WFNA has been working to establish a farmer's cooperative in our local region. The FDA Food Modernization Act will effect that cooperative if the Alliance's dreams come to fruition. "The WFNA Cooperative would have to comply (with the Food Modernization Act) so is very much effected (by it)," Eric Vought said. Vought is an author of "The County Restoration Handbook," a project of the Well Fed Neighbor Alliance Hosted by The Statesmen for our Constitutional Republic.

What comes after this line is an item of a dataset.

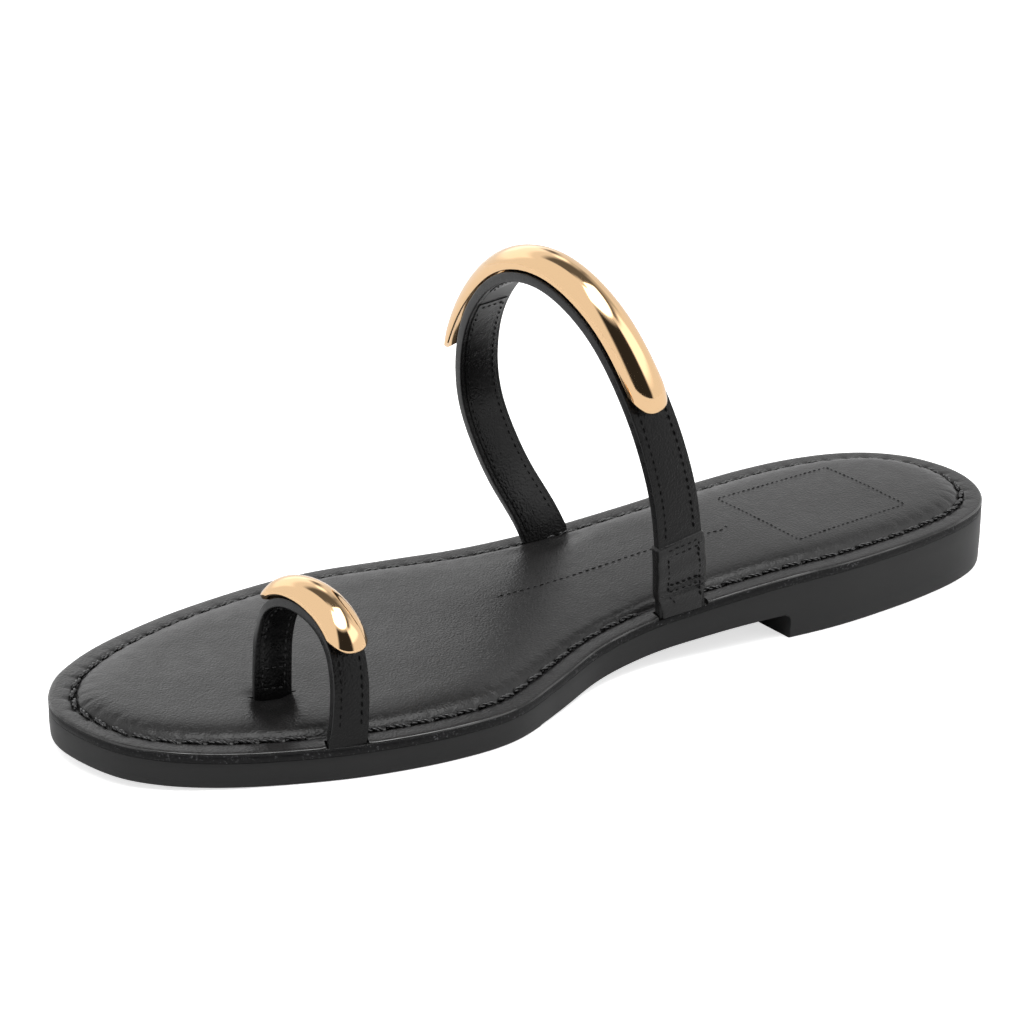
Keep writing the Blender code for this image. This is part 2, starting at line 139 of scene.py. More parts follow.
def springAt(x, spring):
    reach = (-sole["length"] / 2 + sole["springLength"] - np.asarray(x, float)) / sole["springLength"]
    return spring * np.maximum(reach, 0.0) ** 2


def bedHeight(x):  # height of the border at x
    rise = (sole["heelHeight"] - sole["ballThickness"]) * smoothStep(x, sole["riseStart"], sole["riseEnd"])
    return sole["ballThickness"] + rise + springAt(x, sole["bedSpring"])


def onBed(place, rise):  # (x, y) places at a height over the border
    return np.column_stack((place, bedHeight(place[:, 0]) + rise))


def onTread(place, rise):  # (x, y) places at a height over the tread
    return np.column_stack((place, springAt(place[:, 0], sole["treadSpring"]) + rise))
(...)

Many of the people in the crowd at the meeting were interested in how they could take action in opposition to the new law. Termed-out State Representative Mark Wright was in attendance and offered some options:

1. De-fund the bill through the U.S. House of Representatives
2. A lawsuit could be filed by farmers who have standing to do so
3. File a state bill opting Missouri out statutorily.
4. Missouri citizens could pass either a statutory or constitutional initiative petition on the ballot.

It is a matter of interest that the majority of recent wide-spread food borne illness outbreaks, thought to have been the inspiration behind this Act, had their origins among the large farming industry, already highly regulated, but some argue under-enforced.


Jackie Melton is a member of the WFNA and a caretaker of a WFNA "Gateway Farm"



Anonymous said...

The bill does not cover personal consumption agriculture. It also does not pertain to farms. It effects registered food facilities that process agricultural products. Section 405 exempts small businesses.

The woman was leading you on.. I'd check out the National Sustainable Agriculture Coalition for a more reasonable evaluation of the law.

Jackie Melton said...


I appreciate the referral but I have a question for you.

I noticed in the National Sustainable Agriculture Coalition's (NSAC) Web log entry regarding President Obama's signing of the FDA Food Safety Modernization Act into law (dated January 7, 2011) the position of NSAC was, "The bill is far from perfect," and yet as I looked back in the archives of NSAC's blog, I found in another entry dated November 29, on the same subject, that NSAC had written a letter in support of the measure.

My question is this: Why would NSAC have supported a measure it later confessed is "far from perfect?"

Anonymous said...

Well, I don't work for NSAC, but I think they recognized that this bill is directed towards inspecting the major food processors. It has the potential to save many lives.

Someone once said, "Don't let perfect be the enemy of good."

NSAC seemed to think that small businesses were adequately protected. Even beyond the exemptions written into the law, the bill authorizes further flexibility and exemptions for small businesses that don't carry much risk.

Jackie Melton said...

Anon 8:34, you wrote: "Even beyond the exemptions written into the law, the bill authorizes further flexibility and exemptions for small businesses that don't carry much risk."

I hope you don't take this as argumentative, that is not my intent. My intent is to learn about this bill for myself (and encourage others to learn about this bill for themselves) rather than taking other people's words for its meaning.

I printed out a copy of the enacted bill so I could look at it and the enacted bill's section 405 does not discuss exemptions for small businesses. Could you have misdirected me in that regard when you (I presume) wrote about that section at 9:59 last night?

Section 405 under the enacted bill regards "Determination of Budgetary Effects."

Regarding NSAC, I don't know much about them. They claim to be advocates for a lot of small to mid-sized farms, and overall, they may do fantastic work, but I have to wonder about an entity which claims to represent farmers in fighting for exemptions and/or provisions to protect small to mid-size farms against a bill which it admitted as late as January 7 was "far from perfect." If the bill is "far from perfect" and required NSAC to fight to protect small to mid-size farms against it then how can supporting and endorsing it be justified?

Would it not hav made much more sense to simply not support a bill which is far from perfection and fight for something more practical and more in line with what NSAC WOULD view as perfect?